When most think of the word “Supercalifragilisticexpialidocious,” they think of 1964’s Mary Poppins and the famous song of the same name. However, there’s much more to the story.
It turns out that the word in question is even older, that its first printed use in 1931 was a key part of stopping a copyright suit from a pair of songwriters, and that said first printed use came from a writer for the Syracuse University newspaper, The Daily Orange. That makes it extremely fitting that there’s a “Mary Poppins” musical currently on a six-week run at Syracuse Stage. However, said musical was conceived long before director Peter Amster knew of the word’s Syracuse origins.
As Sean Kirst writes on Syracuse’s website, the first printed usage of a similar word appears to have come from a piece student Helen Herman wrote for the Daily Orange back in 1931, one where she says she coined the term herself. It’s spelled a little differently, but the similarities are remarkable:
This actually wound up playing a key role in a lawsuit against Disney in 1965, where songwriters Barney Young and Gloria Parker contended they invented the word in songs they wrote in 1949 and 1951. Linguist Ben Zimmer has more on that:
Several years ago, Zimmer spoke with Richard Sherman, now 88. Sherman co-wrote the song with his brother Robert, whose death in 2012 rekindled Zimmer’s sense that it was time to nail down the history. Richard says he and his brother heard the word for the first time in the 1930s, as children attending a camp in Pennsylvania.
Yet songwriters Barney Young and Gloria Parker sued Disney in 1965, contending they invented the word when they used a similar version in their own songs in 1949 and 1951.

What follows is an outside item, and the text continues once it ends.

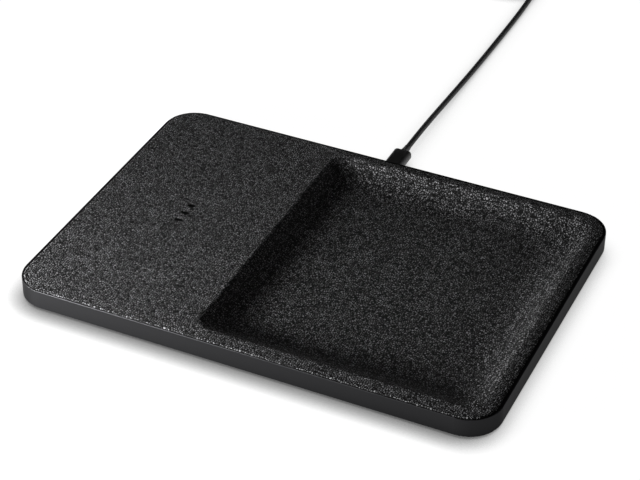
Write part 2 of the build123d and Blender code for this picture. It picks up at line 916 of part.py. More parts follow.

They lost the case. The court essentially upheld the argument of the Sherman brothers. “It’s an American tradition to graft together different versions of many words to get longer, funny-sounding words,” says Zimmer, who believes variations of “supercal” may have floated up and down the East Coast.
Three years ago, Zimmer told the Syracuse Post-Standard about a key discovery. An archivist with the Merriam-Webster dictionary supplied him with a file on the background of “supercal,” a word that has yet to find its way into the pages of that dictionary. The file included a clipping supplied in 1965 by Harvey Fortier, a Disney librarian.
It was the 1931 piece written in Syracuse by Helen Herman, for a Daily Orange column called “A-muse-ings.”
As Zimmer says earlier in the piece, Herman’s use of the word doesn’t necessarily mean that she coined it (or, for that matter, that the Shermans’ story about hearing it at a children’s camp is inaccurate). There’s a long American tradition of grafting words together to make longer, silly-sounding words, as Zimmer wrote in another article in 2014. However, it is fascinating to find where this first appeared in print, and that it was a key part of Disney’s defense in that lawsuit. Congratulations to Syracuse for producing a thoroughly supercalifragilisticexpialidocious story.